No dia da eleição americana, havia uma animação no Banco Central brasileiro. Nada a ver com o que se passava nos condados azuis e vermelhos. Era o primeiro dia de testes de um sistema de pagamentos que começou a ser arquitetado há cinco anos. Para o cliente, o pagamento instantâneo, chamado de PIX, pode parecer apenas uma comodidade, mas, segundo o diretor do BC João Manoel Pinho de Mello, ele levará a mais competição, menores custos e mais inclusão no sistema financeiro. A nova forma de pagar começa a operar na segunda-feira com a expectativa de mudar a relação que o brasileiro tem com o dinheiro. Se conseguir diminuir a concentração do nosso mercado bancário já terá provocado um efeito importante.
O objetivo do PIX, como todo mundo entendeu, é que o dinheiro e a informação trafeguem de forma imediata. Cerca de 10 segundos, em média, segundo o Banco Central. E sem custos para pessoas físicas. Os clientes que pagam taxas em transferências terão redução de despesas, os credores terão menos riscos porque saberão na hora que as dívidas foram quitadas.
— Imagine uma carga no porto que precisa de várias guias de pagamento para ser liberada, com diversos órgãos de governo. Esse processo pode levar dias. Com o pagamento instantâneo, será na hora. O dinheiro chega em uma ponta e a informação de quitação volta na outra. Isso vale para tudo, é ganho de produtividade na economia — explicou Pinho de Mello.

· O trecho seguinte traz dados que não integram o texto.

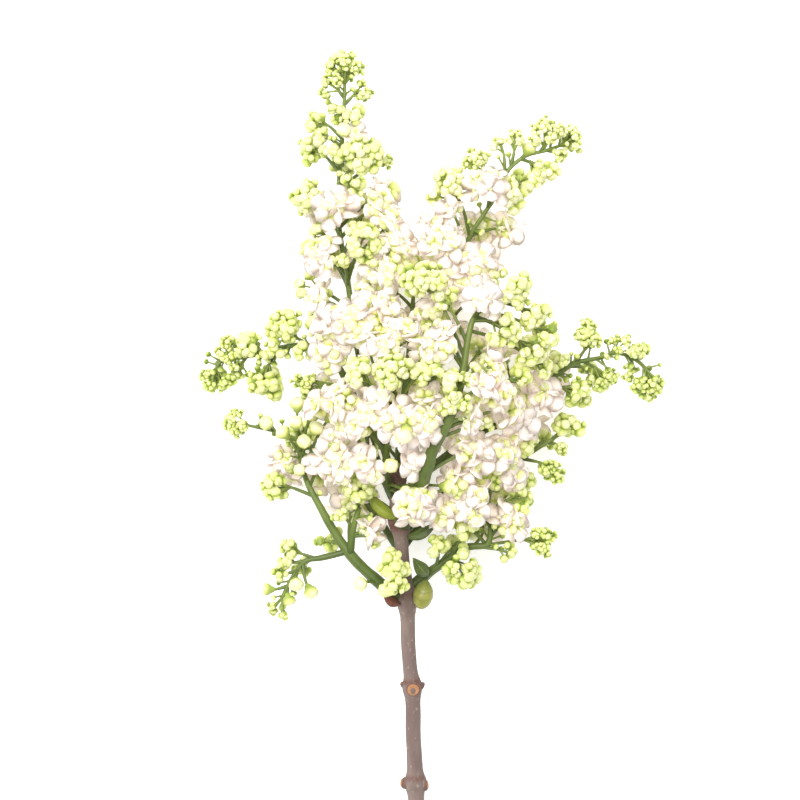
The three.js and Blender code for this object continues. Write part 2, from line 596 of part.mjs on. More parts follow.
// A panicle's axis, and the centre line of its straight stretches.
function axisOf({ line, baseRadius }) {
  const curve = curveThrough(line);
  const length = curve.getLength();
  const steps = Math.round(length / AXIS.stepLength);
  const radiusAt = (share) => baseRadius + (AXIS.endRadius - baseRadius) * share;
  const pointAt = (share) => {
    const ring = Math.min(steps - 1, Math.floor(share * steps));
    return curve.getPointAt(ring / steps).lerp(curve.getPointAt((ring + 1) / steps), share * steps - ring);
  };
  return { curve, length, pointAt, solid: solidOf(sweep(curve, radiusAt, AXIS.sides, steps)) };
}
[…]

As mudanças microeconômicas no sistema financeiro vêm buscando há muitos anos o mesmo objetivo: spreads menores. No BC, eles garantem que os juros caíram muito e em algumas linhas já são compatíveis com níveis internacionais. Ainda não é o que todo tomador sente. Com mais participantes nesse mercado de transação financeira, pode haver, num segundo momento, um custo do crédito menor. Com mais gente oferecendo empréstimos, a aposta é que os juros possam cair.
Para o pequeno empreendedor, por exemplo, espera-se o incentivo ao chamado nanocrédito, pequenas e rápidas operações de financiamento. Como a transferência não tem custos ou um custo bem menor do que o atual nas transações entre firmas, um comerciante pode, por exemplo, adiantar a passagem de ônibus de um fornecedor que lhe venda produtos mais baratos e de melhor qualidade. Hoje, o preço do TED e do DOC inviabiliza a margem dessas operações menores. Esse é só um pequeno exemplo de como o pagamento instantâneo pode ter efeito na ponta da economia.
Os bancos perderão as receitas com o TED e o DOC. O Banco Central não tem uma conta fechada, mas estima que somente o TED de pessoas físicas chegue a R$ 500 milhões por ano. João Manoel acredita que eles não vão fazer o truque de sempre — elevar outra tarifa para compensar a perda. Acha que também terão uma forte redução de custos.
— O dinheiro ainda é o principal meio de pagamento do país, e isso custa muito para os bancos, em termos de transporte, logística, segurança. Quanto mais o pagamento eletrônico instantâneo for usado, menores serão os custos para os bancos — explicou.
Há um problema. Somente os 35 maiores bancos terão acesso à conta de liquidação financeira do Banco Central, onde as informações serão processadas. As menores instituições, como as fintechs e cooperativas de crédito, terão que pagar uma taxa para usar esse sistema através dos bancos maiores, e o receio é que eles imponham custos que inviabilizem a competição. João Manoel diz que o Banco Central estará atento para evitar esse risco:
— O grande banco é o chamado participante direto, que tem acesso ao sistema do Banco Central. É assim porque é caro acessar o BC e não faria sentido impor isso a todos. Mas o grande não pode ter preços diferentes para os clientes indiretos. O próprio BC vai fazer essa fiscalização para que haja competição entre eles.
A “guerra das chaves” que acontece hoje, ou seja, as campanhas publicitárias pelo cadastro dos clientes, tem explicação. O que está em jogo agora é conseguir os dados, para que os clientes sejam fidelizados depois. Outra aposta do BC é que essas informações deem mais segurança aos bancos, que poderão reduzir os juros.
Há outras modernizações sendo feitas. O Cadastro Positivo entrou em operação em fevereiro, e o Banco Central tem acelerado os testes e os estudos para que o chamado open banking — quando o cliente permite que várias instituições tenham acesso aos seus dados — entre em vigor em 2022. Essa é a agenda para os próximos anos no sistema financeiro e que pode fazer com que o custo do dinheiro caia de forma estrutural no Brasil.